The sheltered embayment is strongly influenced by the Western Treatment Plant nutrient input and the Yarra River freshwater plume as there is constricted water exchange with the open coast. The muddy sediment basin performs a crucial ecosystem service of nitrogen cycling.
Habitats include shallow reefs, sandy and muddy sediment beds, seagrass beds, drift algal beds, biogenic reefs and saltmarsh.
Western Port has an area of 650 km2 with two large islands: French Island and Phillip Island. Its marine protected areas are Yaringa, French Island and Churchill Island marine national parks. It’s home to seven main estuaries (Hanns Inlet, Hastings Bight, Watsons Inlet, Rutherford Inlet, Sawtells Inlet, Bass River, Swan Bay), two large and several small offshore islands (French Island, Phillip Island and Sandstone, Quail, Chinaman, Barrallier, Pelican, Elizabeth, Reef and Churchill islands). This area has a strong tidal stream, channels and banks.
Habitats include moderate energy, circalittoral and infralittoral reefs, sandy and muddy sediment beds, tide-swept sediment channels, seagrass beds, green algae sediment beds, biogenic bryozoan reefs, saltmarsh, mangroves.
Corner Inlet and Nooramunga
Corner Inlet is bounded by the Nooramunga Marine and Coastal Park in the east and the entrance to the embayment in the southeast. The 362 km2 area includes the Corner Inlet Marine National Park and the multiple-use Corner Inlet Marine Coastal Park. It has three major estuaries: Franklin River, Agnes River, Chinamans Creek. This is a sheltered bay area with a network of channels and shallow beds and includes sediment flats, rock and granite islands.
Habitats include low energy, moderate to strong tidal streams, sand flats, banks and channels, circalittoral rock biotopes, seagrass beds, biogenic reef in channels, mangroves and saltmarsh.
The 176 km2 Nooramunga area extends from east of Port Welshpool and north of multiple barrier islands and includes the multiple-use Nooramunga Marine and Coastal Park. There are two major estuaries (Albert and Tarra rivers). The sheltered embayment with channels has numerous sandy islands (including Little Snake, Sunday and Saint Margaret islands) and barrier islands (including Snake Island, Clonmel Island, Box Bank, Dream Island).
Habitats include low energy, moderate to strong tidal streams, sand flats, banks and channels, seagrass beds, mangroves and saltmarsh. The area is of national geomorphological significance as an example of barrier island formation.
The 556 km2 Gippsland Lakes area encompasses the Gippsland Lakes and associated inlets and saltmarshes. There are no marine protected areas. It is a system of sheltered embayments with connecting channels and sandy islands. The lakes are fed by several river systems, the largest of which are the LaTrobe, Avon, Mitchell, Nicholson and Tambo rivers.
Habitats include low energy, weak to moderate tidal streams, sediment flats, banks and channels, seagrass beds, sediment epibiota, sediment biogenic reef and saltmarsh.
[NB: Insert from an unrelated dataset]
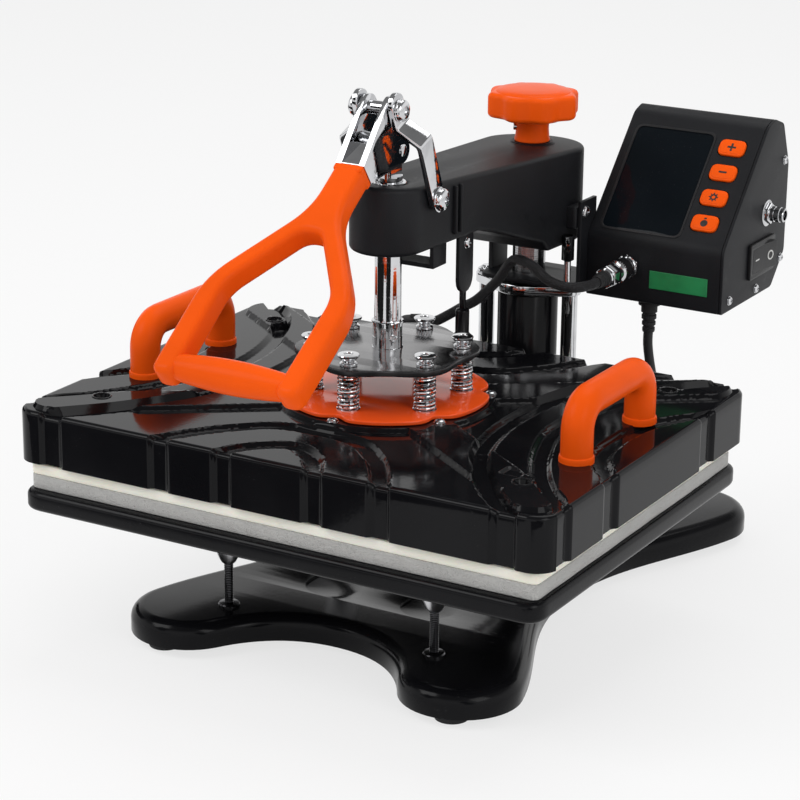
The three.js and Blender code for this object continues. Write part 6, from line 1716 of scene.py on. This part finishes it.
class PRESS_OT_spring_plate(bpy.types.Operator):
    """Orange spring plate with its notches, cross screws, six bolts and six coil springs"""
    bl_idname = "press.spring_plate"
    bl_label = "Spring plate"

    def execute(self, context):
        plate = flat("spring_plate", [polar_loop(self.notched, 300)], 170.3, 173.3, 0.9)
        shown(plate, "platen", "orange_plate", "orange paint", "ring_plate")
        bolt = turned("spring_bolt", [
            (7.9, 173.2), (7.9, 174.0), (7.3, 174.3), (4.3, 174.4), (4.3, 203.2), (5.9, 203.4), (5.9, 204.6),
            (5.2, 205.2), (4.0, 205.5), (4.0, 206.6), (5.4, 207.4), (7.3, 209.6), (7.4, 210.3), (7.0, 210.8),
            (3.2, 211.1), (2.9, 210.5), (1.0, 210.4),
        ], 40)
        repeated(bolt, numbered("spring_bolt", BOLT_SPOTS), "platen", "chrome", "chrome")
        notches = [(NOTCH_CIRCLE * math.cos(a), NOTCH_CIRCLE * math.sin(a), RAISED) for a in SIXTHS]
        screw = pan_screw("notch_screw", 3.6)
        repeated(screw, numbered("notch_screw", notches), "platen", "chrome", "chrome")
        self.springs()
        return {"FINISHED"}

    def notched(self, angle):
        """The plate's radius at an angle, with a soft notch before each cross screw."""
        off = math.degrees(angle) % 60 - 30
        return in_mm("ring_radius") + 0.9 - NOTCH_DEPTH * math.exp(-(off / NOTCH_WIDTH) ** 2)

    def springs(self):
        """A coil whose first and last turns lie closer, as ground ends do."""
        points = []
        for k in range(int(SPRING_TURNS * SPRING_STEPS) + 1):
            t = k / SPRING_STEPS
            ends = min(t, 1) + max(t - SPRING_TURNS + 1, 0)
            share = share_of(t - ends * 0.65, 0, SPRING_TURNS - 1.3)
            points.append((
                SPRING_RADIUS * math.cos(FULL * t), SPRING_RADIUS * math.sin(FULL * t),
                SPRING_LOW + (SPRING_HIGH - SPRING_LOW) * share,
            ))
        spring = bar("spring", points, in_mm("spring_wire"), 3)
        twins = repeated(
            spring, numbered("coil_spring", BOLT_SPOTS), "shaft", "chrome", "chrome",
            lambda k: "spring_%d" % (k + 1),
        )
        for twin, (x, y) in zip(twins, BOLT_SPOTS):
            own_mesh(twin)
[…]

Victoria's Marine Protected Areas
The report assessed an amalgamation of marine protected areas across Victoria, including the marine national parks and marine sanctuaries.
Victoria has 30 marine protected areas including marine national parks, marine sanctuaries, marine and coastal parks, marine parks and a marine reserve.
Victoria’s marine protected areas consist of 24 no-take marine protected areas (13 marine national parks and 11 marine sanctuaries) and six multiple-use marine protected areas.
Around 5 percent of Victorian coastal waters are protected areas with no extractive uses allowed, managed primarily for environmental protection, conservation of natural features and recreation.
Marine national parks and marine sanctuaries legally protect Victoria's diverse marine plants and animals, and their habitats.
Marine sanctuaries are smaller areas, designed to protect special features like typical or outstanding examples of habitats, areas of special scientific significance, or areas that provide opportunities for recreation and education.
Estuaries are places where rivers and creeks meet the sea and the freshwater mixes with the salt water of the ocean. Some inlets with little freshwater input may also be classified as estuaries.
A catchment is an area where water is collected by the natural landscape. Gravity causes rain and run-off in the catchment to run downhill where it naturally collects in creeks, rivers, lakes or oceans.